Sobre torcer e torcer contra

Não sei dizer qual foi o momento exato, mas em certo ponto ficou muito claro que o Corinthians iria ganhar a Libertadores em 2012. Talvez tenha sido no gol de Paulinho, no último lance do jogo contra o Vasco. Depois de Diego Souza ter desperdiçado a única chance de gol em 180 minutos do duelo, aquele gol de Paulinho mostrou que, além de um time bom e focado, jogadores decisivos e tranquilos, torcida participante, mostrou que o time estava ungido. E não se ganha uma Libertadores sem estar iluminado.

Claro que o avanço corintiano rumo a glória provocou reações adversas. Como é de costume, aqueles que não torcem para o time, torcem contra. Essa é a lógica do futebol. Você tem o seu time de futebol e torce para que ele ganhe todos os campeonatos possíveis todos os anos. E, naturalmente, torce contra todos os outros. Para que eles sofram derrotas humilhantes, dia após dia, desgraçando todos seus torcedores. Como isso, infelizmente, não é possível, você opta por uma redução de danos.

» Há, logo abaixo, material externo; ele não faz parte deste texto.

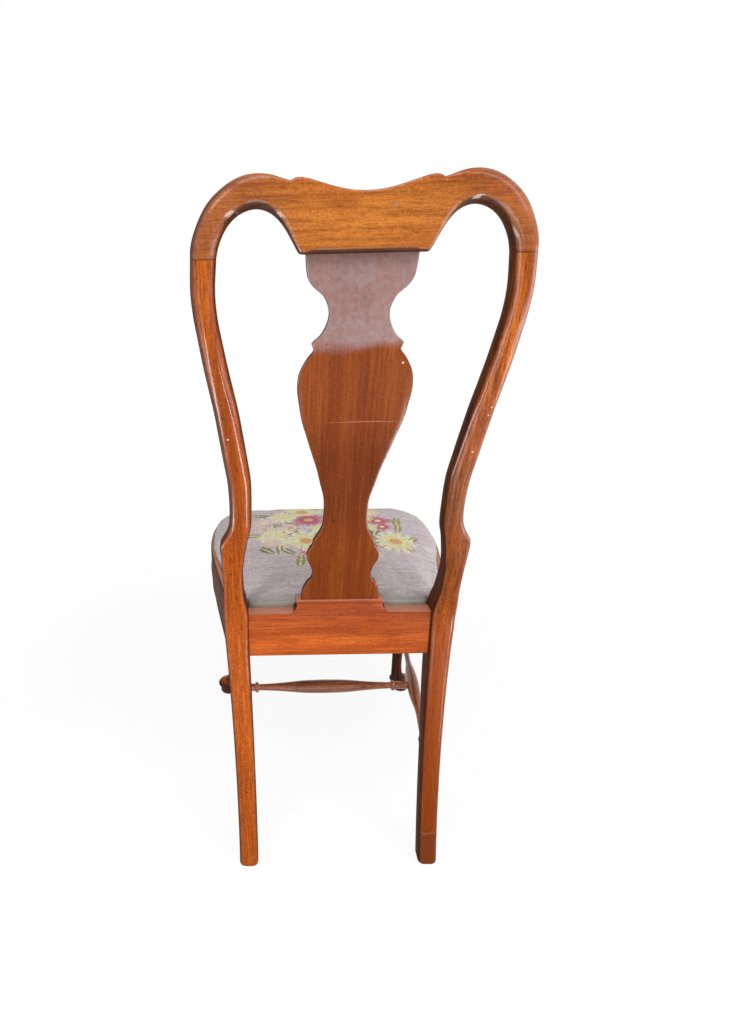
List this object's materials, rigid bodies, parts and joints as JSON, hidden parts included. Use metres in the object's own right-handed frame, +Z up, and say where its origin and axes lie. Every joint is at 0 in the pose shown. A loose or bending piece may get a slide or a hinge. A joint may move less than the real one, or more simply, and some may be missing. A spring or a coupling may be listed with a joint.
{
  "type": "balloon back chair",
  "caption": "Wooden side chair with a rounded open back, vase-shaped splat, curved front legs on pad feet, turned stretchers and a lift-out needlepoint seat.",
  "frame": {"origin": "centre of the bounding box at floor level", "axes": "+Z up, the front of the seat faces -Y and the back stands at +Y; names with left_ are on the sitter's left at +X, which is the left half of the picture, taken from behind"},
  "size_m": [0.4422, 0.5316, 1.018],
  "materials": {
    "walnut": "polished reddish-brown wood with open grain",
    "secondary_wood": "plain unfinished wood",
    "steel": "plain steel wood screws",
    "webbing": "jute webbing and deck cloth",
    "padding": "cotton wadding",
    "needlepoint": "wool needlepoint, grey ground with a flower bouquet",
    "cambric": "thin black dust cloth"
  },
  "bodies": {
    "chair_frame": {"left_rear_post": "walnut", "right_rear_post": "walnut", "crest_rail": "walnut", "splat": "walnut", "splat_shoe": "walnut", "rear_seat_rail": "walnut", "front_seat_rail": "walnut", "left_side_seat_rail": "walnut", "right_side_seat_rail": "walnut", "left_front_leg": "walnut", "right_front_leg": "walnut", "left_front_knee_bracket": "walnut", "right_front_knee_bracket": "walnut", "left_side_knee_bracket": "walnut", "right_side_knee_bracket": "walnut", "left_side_stretcher": "walnut", "right_side_stretcher": "walnut", "medial_stretcher": "walnut", "left_rear_corner_block": "secondary_wood", "right_rear_corner_block": "secondary_wood", "left_front_corner_block": "secondary_wood", "right_front_corner_block": "secondary_wood", "left_rear_rail_screw": "steel", "right_rear_rail_screw": "steel", "left_side_rail_rear_screw": "steel", "right_side_rail_rear_screw": "steel", "left_front_rail_screw": "steel", "right_front_rail_screw": "steel", "left_side_rail_front_screw": "steel", "right_side_rail_front_screw": "steel"},
    "drop_in_seat": {"seat_frame_rear": "secondary_wood", "seat_frame_front": "secondary_wood", "left_seat_frame_side": "secondary_wood", "right_seat_frame_side": "secondary_wood", "seat_web_long_1": "webbing", "seat_web_long_2": "webbing", "seat_web_long_3": "webbing", "seat_web_long_4": "webbing", "seat_web_cross_1": "webbing", "seat_web_cross_2": "webbing", "seat_web_cross_3": "webbing", "seat_web_cross_4": "webbing", "seat_deck_cloth": "webbing", "seat_padding": "padding", "seat_cover": "needlepoint", "seat_dust_cover": "cambric"}
  },
  "joints": [
    {"name": "seat_lift", "type": "slide", "parent": "chair_frame", "child": "drop_in_seat", "axis": [0, 0, 1], "range_m": [0, 0.1]}
  ]
}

Qual era a expectativa sobre o título do Corinthians? Que sua timeline seria infestada de mensagens melosas sobre o orgulho de ser corintiano. Que os jornais do dia seguinte fariam matérias de 30 minutos sobre o título corintiano. Tino Marcos faria um texto comparando algum jogador com um maestro e a torcida com uma orquestra. Seria o apocalipse. Agora, e se o Boca tivesse ganho? Não aconteceria nada. E se fosse o Atlético-MG? Nada. Você torce para aquele que fará menos mal. E sob esse ponto de vista, o Corinthians é sim o time mais odiado do Brasil, ao lado do Flamengo.

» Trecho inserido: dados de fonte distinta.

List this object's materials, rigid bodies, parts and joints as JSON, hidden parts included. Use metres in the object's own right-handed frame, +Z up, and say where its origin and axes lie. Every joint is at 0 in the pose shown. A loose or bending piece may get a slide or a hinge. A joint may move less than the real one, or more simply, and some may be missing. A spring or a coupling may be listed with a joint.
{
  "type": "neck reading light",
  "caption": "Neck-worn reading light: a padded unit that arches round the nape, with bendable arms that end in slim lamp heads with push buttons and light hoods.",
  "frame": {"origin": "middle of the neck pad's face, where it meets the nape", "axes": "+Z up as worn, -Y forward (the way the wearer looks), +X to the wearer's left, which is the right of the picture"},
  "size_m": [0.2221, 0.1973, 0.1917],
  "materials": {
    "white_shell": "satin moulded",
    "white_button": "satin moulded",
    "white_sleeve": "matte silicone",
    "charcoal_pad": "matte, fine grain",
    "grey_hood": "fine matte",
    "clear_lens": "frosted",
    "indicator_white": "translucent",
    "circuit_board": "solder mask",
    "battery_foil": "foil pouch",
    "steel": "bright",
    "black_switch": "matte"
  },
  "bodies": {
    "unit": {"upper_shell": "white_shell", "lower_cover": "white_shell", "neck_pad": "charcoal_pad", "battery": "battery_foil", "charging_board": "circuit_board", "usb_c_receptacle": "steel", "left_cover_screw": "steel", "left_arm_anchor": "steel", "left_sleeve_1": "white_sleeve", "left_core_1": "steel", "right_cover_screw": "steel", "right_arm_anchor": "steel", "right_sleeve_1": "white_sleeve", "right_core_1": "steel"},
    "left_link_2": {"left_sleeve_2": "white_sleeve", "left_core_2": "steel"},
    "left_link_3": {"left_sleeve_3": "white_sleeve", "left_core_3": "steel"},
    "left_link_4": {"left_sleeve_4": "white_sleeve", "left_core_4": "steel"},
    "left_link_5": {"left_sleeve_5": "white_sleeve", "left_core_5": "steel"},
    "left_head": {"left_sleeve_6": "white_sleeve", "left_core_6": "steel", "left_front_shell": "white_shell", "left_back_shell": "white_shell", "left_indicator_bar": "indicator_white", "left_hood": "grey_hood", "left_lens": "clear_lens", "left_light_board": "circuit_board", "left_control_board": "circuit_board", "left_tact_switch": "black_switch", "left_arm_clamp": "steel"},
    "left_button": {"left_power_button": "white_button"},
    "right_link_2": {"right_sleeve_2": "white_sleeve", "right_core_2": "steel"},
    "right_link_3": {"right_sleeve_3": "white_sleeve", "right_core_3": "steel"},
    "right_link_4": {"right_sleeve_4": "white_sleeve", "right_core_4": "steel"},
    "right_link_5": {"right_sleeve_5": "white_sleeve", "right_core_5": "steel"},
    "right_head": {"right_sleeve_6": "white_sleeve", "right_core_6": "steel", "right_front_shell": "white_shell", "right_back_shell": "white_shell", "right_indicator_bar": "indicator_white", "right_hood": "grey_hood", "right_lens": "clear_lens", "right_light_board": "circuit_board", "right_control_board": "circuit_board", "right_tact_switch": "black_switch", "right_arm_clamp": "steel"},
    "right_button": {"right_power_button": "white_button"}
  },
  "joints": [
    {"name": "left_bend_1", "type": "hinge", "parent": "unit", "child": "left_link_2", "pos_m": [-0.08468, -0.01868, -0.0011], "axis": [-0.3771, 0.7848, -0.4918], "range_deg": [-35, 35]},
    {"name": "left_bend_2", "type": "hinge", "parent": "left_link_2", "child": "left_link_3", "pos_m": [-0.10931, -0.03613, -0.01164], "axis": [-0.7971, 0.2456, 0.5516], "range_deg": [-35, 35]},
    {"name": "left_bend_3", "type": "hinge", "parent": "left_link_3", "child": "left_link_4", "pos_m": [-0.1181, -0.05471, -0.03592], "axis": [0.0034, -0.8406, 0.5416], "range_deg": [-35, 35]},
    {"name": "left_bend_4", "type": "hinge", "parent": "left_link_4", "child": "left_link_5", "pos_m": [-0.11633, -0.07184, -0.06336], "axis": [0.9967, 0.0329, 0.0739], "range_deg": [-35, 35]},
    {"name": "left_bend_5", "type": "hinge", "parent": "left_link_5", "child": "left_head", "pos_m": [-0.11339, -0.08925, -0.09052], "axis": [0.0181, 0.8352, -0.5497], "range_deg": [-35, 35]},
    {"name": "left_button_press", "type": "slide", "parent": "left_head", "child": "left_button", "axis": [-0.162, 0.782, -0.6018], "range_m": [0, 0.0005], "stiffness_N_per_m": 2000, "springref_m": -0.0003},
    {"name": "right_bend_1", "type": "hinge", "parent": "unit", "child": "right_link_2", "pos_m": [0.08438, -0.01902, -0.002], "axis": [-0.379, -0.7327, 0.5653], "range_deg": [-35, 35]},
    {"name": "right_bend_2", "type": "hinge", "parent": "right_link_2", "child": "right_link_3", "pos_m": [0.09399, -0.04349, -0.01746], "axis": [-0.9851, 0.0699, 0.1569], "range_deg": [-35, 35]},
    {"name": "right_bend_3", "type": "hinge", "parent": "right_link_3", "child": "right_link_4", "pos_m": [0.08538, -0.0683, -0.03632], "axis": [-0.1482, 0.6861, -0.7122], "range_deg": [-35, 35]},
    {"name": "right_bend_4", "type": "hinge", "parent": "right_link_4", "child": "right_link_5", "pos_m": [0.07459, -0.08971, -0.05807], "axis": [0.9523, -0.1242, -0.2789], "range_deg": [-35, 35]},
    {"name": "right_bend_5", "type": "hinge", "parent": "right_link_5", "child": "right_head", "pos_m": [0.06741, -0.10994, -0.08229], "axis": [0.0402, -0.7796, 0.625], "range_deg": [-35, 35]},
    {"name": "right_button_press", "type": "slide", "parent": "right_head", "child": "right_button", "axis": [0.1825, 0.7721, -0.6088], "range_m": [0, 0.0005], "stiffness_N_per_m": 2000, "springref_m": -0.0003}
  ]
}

Infelizmente, alguns corintianos não entendem assim. Tudo porque o Corinthians é a equipe mais paparicada pela grande imprensa nacional. Os corintianos dirão e Tiago Leifert, argumentará, que é uma questão de mercado. E, de fato, é. O Corinthians tem a maior torcida do principal mercado consumidor do Brasil e é natural que tenha mais jogos transmitidos. Mas, isso não justifica que os canais de televisão contratem ídolos corintianos para comentar futebol, sem falar nada com nada, apenas por serem corintianos.

Além disso, a mídia estimula o "marketing do sofrimento". O Corinthians se orgulha dos seus piores momentos. A maior festa da equipe foi a conquista do Campeonato Paulista em 1977, após 23 anos de jejum. O título da segunda divisão foi mais comemorado que o título brasileiro. Corintianos adoram "redenção", se definir como nação. Todas suas conquistas ganham contornos de drama, mesmo que seja em um jogo frio como a final do Boca.

Geralmente, a transmissão televisiva mostra a torcida vez ou outra. Em jogos do Corinthians, cada lance é pontuado por uma imagem da arquibancada. Alguma imagem de sofrimento, que passa a sensação de que o corintiano é o único que sofre e torce. O único. Corintiano se acha assim. A torcida se convenceu disso e passou a tratar quem seca o Corinthians em jogos decisivos como "antis". Em um surto megalômano, eles acreditam que todos os outros torcedores do planeta vivem apenas para torcer contra a equipe de Parque São Jorge.

Confesso que eu também já teria desistido de ler esse texto

Mas não é assim. No já citado jogo contra o Vasco, vocês acham que os Flamenguistas torceram contra o Corinthians? Torceram contra o Vasco é lógico. Para que o Vasco fosse massacrado. Isso é o futebol. Quando o São Paulo enfrentou o Liverpool em 2005, todo mundo secou o São Paulo. Nos anos em que o time foi tricampeão brasileiro, isso também aconteceu. Porque? Porque para os outros, naquele momentos os danos seriam menores com a conquista de outro time. Eles não teriam que aturar a empáfia da torcida do São Paulo, falando da estrutura que ganha títulos sozinha.

De tão convencidos, os corintianos começaram a falar que conseguiram a proeza de fazer brasileiros torcer pela Argentina. Como se eles próprios não tivessem feito isso em 2000. Falaram que isso demonstrava a falta de caráter. Claro, não é preciso dizer que quem diz isso não deve acompanhar futebol. Só sendo muito alienado para acreditar que um palmeirense torceria para seu principal rival, resumindo quase um século de rivalidade em um ódio fake de Brasil x Argentina. No futebol o clubismo é muito maior do que nacionalismo, oras. Além disso, os pobres argentinos não são maníacos estupradores de criancinhas e mutiladores de velhinhos. Quem torce para um time brasileiro, por ser brasileiro, só pode ser classificado como anormal.